Geçen haftanın dikkat çeken olaylarından biri de Kocaeli’deki Procter and Gamble (P&G) fabrikasını basan bir kişinin, yedi çalışanı rehin almasıydı.

Eylem, dokuz saatten fazla sürdü. NTV, Habertürk, CNN Türk, A Haber gibi kanallar uzun süre girmediler haberi. HalkTV ise baştan itibaren canlı yayınla aktardı. Ama o da birçok haber sitesi ve TV kanalı gibi fabrikanın adını vermedi. Habercilik açısından şirketin adını gizlemenin bir mantığı yok. Eylemin nerede olduğu haberin önemli bir unsuruydu. Çünkü eylemci, ABD firması olduğu için o fabrikayı seçmişti.
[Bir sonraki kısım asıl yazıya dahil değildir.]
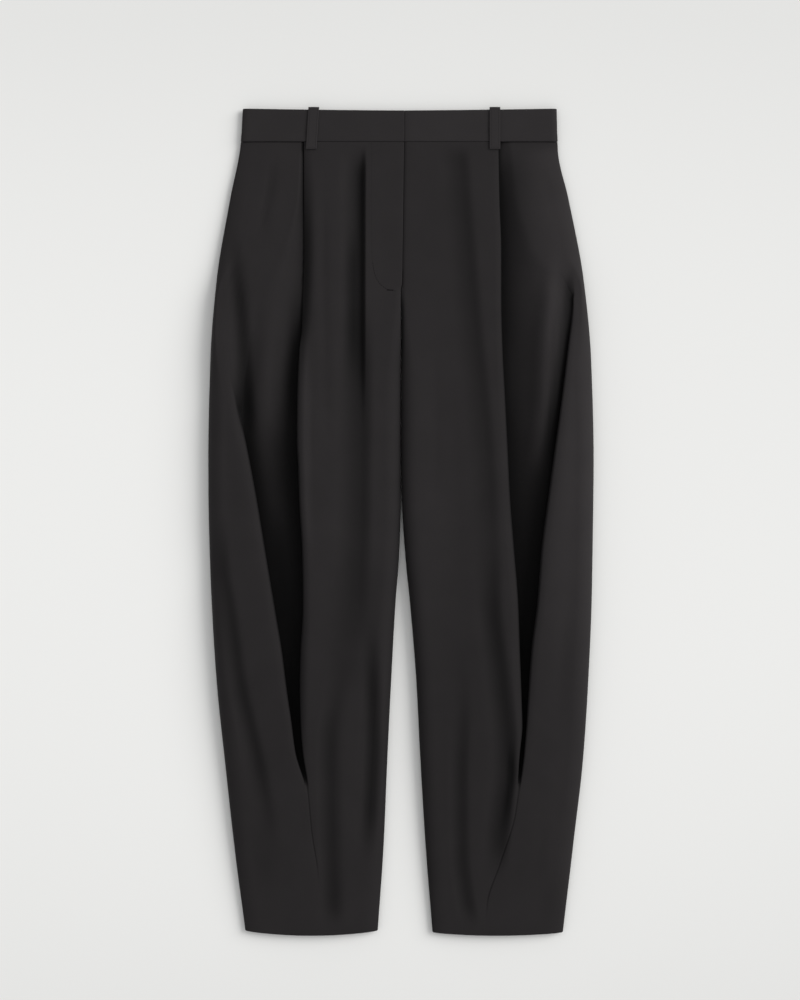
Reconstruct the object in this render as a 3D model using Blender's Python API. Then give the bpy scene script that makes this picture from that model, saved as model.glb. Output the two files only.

Eylemci İbrahim Yeşil’in sprey boyayla duvara yazdığı Gazze ile ilgili sloganların fotoğrafı da haber kanallarında ve hemen tüm gazetelerde genişçe yayımlandı. Oysa bir silahlı eylem, daha doğrusu terör eylemiydi bu baskın.

Terör eylemlerine ilişkin haberlerde “terörün propagandasını yapmamak” birincil önem taşır. Meslektaşımız Zafer Arapkirli de KRT TV’deki programında DHKP-C’nin adliyeyi basıp Savcı M. Selim Kiraz’ın rehin alınması ve öldürülmesi eylemini anımsatarak, “Bu durumlarda yayın yaparken teröristin amacına hizmet edebilecek tavırlardan uzak durmalı” dedi Gerçekten de DHKP-C bayrağı önünde Savcı Kiraz’ın başına silah dayanmış fotoğrafın yayımlanması gibi Kocaeli’ndeki fabrikadan çekilen fotoğrafı yayımlamak da yanlış. O fabrikada insanların özgürlüğünü gasp eden eylemcinin duvara yazdıklarının Gazze ve Filistinlilerle ilgili olması durumu değiştirmez. O eylemci, Gazze değil de duvara PKK, Öcalan vb. yazsaydı o fotoğraf yine de yayımlanır mıydı?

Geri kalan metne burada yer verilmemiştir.